Je l’avais vu dans des rôles de jeune femme essentiellement. Je me disais que ça serait intéressant pour elle de jouer un rôle de femme qui commence à être éprouvée par la vie, fatiguée, mais qui pourrait aussi tenir tête à 200 détenus. Et je ne voyais aucune actrice à part elle. Je trouve qu’elle a suffisamment de caractère, de tempérament, de force pour être crédible. Elle a un truc très authentique. Il y a bien sûr des comédiens professionnels mais je savais aussi que j’allais avoir beaucoup d’acteurs qui ne le seraient pas [le réal’ a organisé un immense casting sauvage en Corse pour trouver ses détenus notamment Ndlr] ils auraient une forme de “vérité” à jouer et face à eux, il fallait une actrice qui ne jure pas avec cette sincérité-là. J’avais le pressentiment qu’avec Hafsia Herzi, ce serait le cas et ça s’est vérifié.
« Je voulais à chaque fois me dire que j’aurais pu faire comme elle »

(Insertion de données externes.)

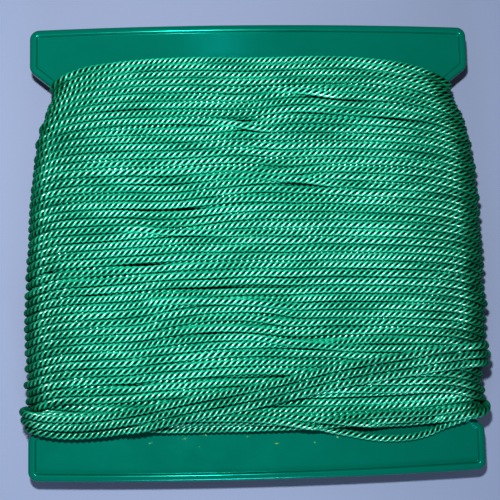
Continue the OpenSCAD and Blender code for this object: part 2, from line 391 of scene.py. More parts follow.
# %% Crossings
# Each crossing has its upper turn, the x of its middle and its length in mm.
CROSSINGS = [(4, 10, 52), (8, -4, 30), (15, 6, 52), (21, -22, 52), (30, -12, 52), (35, 8, 52)]
CROSSING_LIFT = 1.9                            # height of a turn that lies over another, mm
lift = np.zeros(grid_shape)
rides = np.zeros(grid_shape)                   # 1 where a turn lies across others
for turn_over, at_x, crossing_run in CROSSINGS:
    over, under = grid[turn_over].copy(), grid[turn_over + 1].copy()
    swap = smooth_step((x_front - at_x) / crossing_run + 0.5)
    swap = np.where(on_front, swap, carried_round(swap[front_stations]))
    grid[turn_over] = over + swap * (under - over)
    grid[turn_over + 1] = under + swap * (over - under)
    passing = 4 * swap * (1 - swap)
    freed = PITCH / 2 * (1 - np.abs(1 - 2 * swap))
    for k in range(REGULAR):
        beyond = turn_over - 1 - k if k < turn_over else k - turn_over - 2
        if k not in (turn_over, turn_over + 1):
            grid[k] += math.copysign(1, turn_over - k) * freed * math.exp(-beyond / FADE_TURNS)
    rides[turn_over] = np.maximum(rides[turn_over], passing)
    lift[turn_over] += np.where(on_front, CROSSING_LIFT * np.sqrt(passing), 0)
    lift[turn_over + 1] -= np.where(on_front, 0, CROSSING_LIFT * np.sqrt(passing))
print(f"{len(CROSSINGS)} crossings")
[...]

Vous avez présenté le film en Corse. Comment avez-vous été reçu ?
Il y a eu une alerte à la bombe... Mais les Corses qui ont vu le film l’ont trouvé très bien. J’ai décrit une réalité que tout le monde connaît, admet. J’ai adoré filmer les détenus par exemple. Je ne les ai jamais filmés de haut. J’ai essayé de comprendre comment ils fonctionnaient, comment ils vivaient. J’ai voulu porter un regard à la fois distancié par rapport aux faits divers, respectueux par rapport à la Corse – une île que j’aime comme beaucoup de monde – et bienveillant. Je peux le montrer sans me cacher.